1) always take before photos of the existing wiring including the screw attachments
We all think will remember how it was, but we won’t.
2) make no assumptions about what the wiring “must be”. there are at least eight different ways to hook up a three-way. There won’t even necessarily be a load line to the master. (Really)
Seriously, I know I say this a lot, but you can’t go online, find a diagram, and even if the colors match what’s in your box assume that that’s how your switches are wired.
You have to get a testing tool, and you have to test every segment of every line to figure out exactly what it’s doing. there are no shortcuts to this. No matter what you Google.
The Pretzel Express
With a non-networked switch think of the circuit as one big loop that has been cut in multiple places and twisted back into pretzel shapes. Now, the various switches, both masters and auxes, are stuck into the places where the line was cut. As long as there is some combination of the various Switches that lets current flow from The street to the light and back again, the light can come on.
Think about a toy train set. The kind where the train is running under electrical power and actually switches from one track to another. The train is running around the track. It’s the kind that requires you to manually push a button at each junction to switch the track. You can keep opening and closing different pieces, and as long as the train has some path to get to where it’s going, it won’t derail. And at any given moment there might be a part of the track that the train can’t get to it all, and that’s still OK. If you need to train to get there you switch the track to that section.

The active section might keep changing, and at any one moment some pretzel loop somewhere might be disconnected from the path train is on and not be receiving any current. That’s OK. It will still work. So you can have a big table and a couple of kids running around trying to manually switch the tracks before the train crashes.
That pattern does not work for a networked switch. The reason is that each switch control, instead of just being flipped by The person at that junction, gets its order to switch over the radio. That means it has to have power for the radio so it can hear the next command. And that means (this is the important part) that every part of every loop up to each switch has to have a little current in it at all times. You can cut off current past the point of the radio, but each radio has to have current.
I hope that analogy is clear, because it’s a really important concept. You are taking one of the old pretzel loops that had manual control switches and now you’re replacing it with radio control switches that need to have some current to every switch all the time. (But not necessarily the same level of current that the old switches used.)
That magical Internet drawing
If your particular current pattern was different then the guy Who drew the diagram you found on the Internet, the current may flow differently. So when you put in the new network switches, you might end up with no live current to the master. Or current that keeps getting shut off as the auxiliaries open and close.
You cannot do this work solely from a diagram.You can study the diagram to try to figure out where you want to end up. But you have to test the lines you have to know how the current is flowing in your original set up.

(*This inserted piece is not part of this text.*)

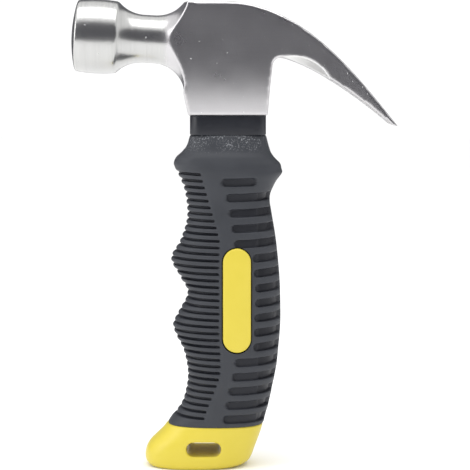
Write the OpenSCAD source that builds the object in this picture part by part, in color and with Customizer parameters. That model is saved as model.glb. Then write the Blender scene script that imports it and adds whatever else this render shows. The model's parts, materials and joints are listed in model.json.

3) wire colors are not mandated in most US jurisdictions. People can and do just pull the last piece a wire out of the box at the end of the day and use it for anything. I’ve seen hotlines that were white wires, I’ve seen travelers that were black wires, I’ve seen switches that had four black lines coming into them and not one of them was a load line. The only way to know what you have is to to test every segment of every wire.
You may find a diagram that works perfectly for the upstairs hallway, but your kitchen turns out to be wired in a completely different flow pattern. Even if it looks exactly the same in the picture. They might reversed the colors that were used downstairs. Plus by some estimates based on time of sale inspections, about one third of US residential wiring is just done wrong. It’s not going to match anybody’s picture.
So there’s no one magic way to do GE switches, or any other kind of switches. At least not in the United States. You just have to work with the wiring that is in front of you. Every single time.
To be honest, the reason why we always take before pictures, is because there’s no telling what the previous guy did! Sometimes you just have to put it back the way it was to get things to work, with the old equipment, and then go all the way back to the circuit box and start working your way forward figure out what the heck is going on.
This is the main reason I don’t give wiring advice on individual set ups on the Internet. I can guess at what might be wrong based on the symptoms you’re saying, and suggest some possibilities to research, but I have no idea what’s actually running through the wires in the picture. And neither do you until you test them.
Your basic principle is very good. You want to start by getting the master switch working. And as @Navat604 often says, the new master will require both the hot and the load, so you have to find those. But depending on how the old switches were wired, honestly they could be anywhere in that big pretzel loop. It’s not about which one comes first. Which one comes first is often important in non-network switches. But once they’re networked , they all have to have some current all the time.
The difference in a networked setup between the master and the aux is that the master controls the load. And it may be that in the old nonnetworked switches the load came in at some random other spot but it worked because by the time the kids were finished running all around the table there was a clear path for the train. That approach does not work for networked switches. So quite often when you take out the nonnetworked three-way, and you put in a networked three-way, you do actually change the way the current flows through that circuit.
So figuring out where the master is going to go is absolutely the first step. And getting it working is absolutely the second step. But as far as what that’s going to look like, there’s no telling, and there’s going to be a lot of variation.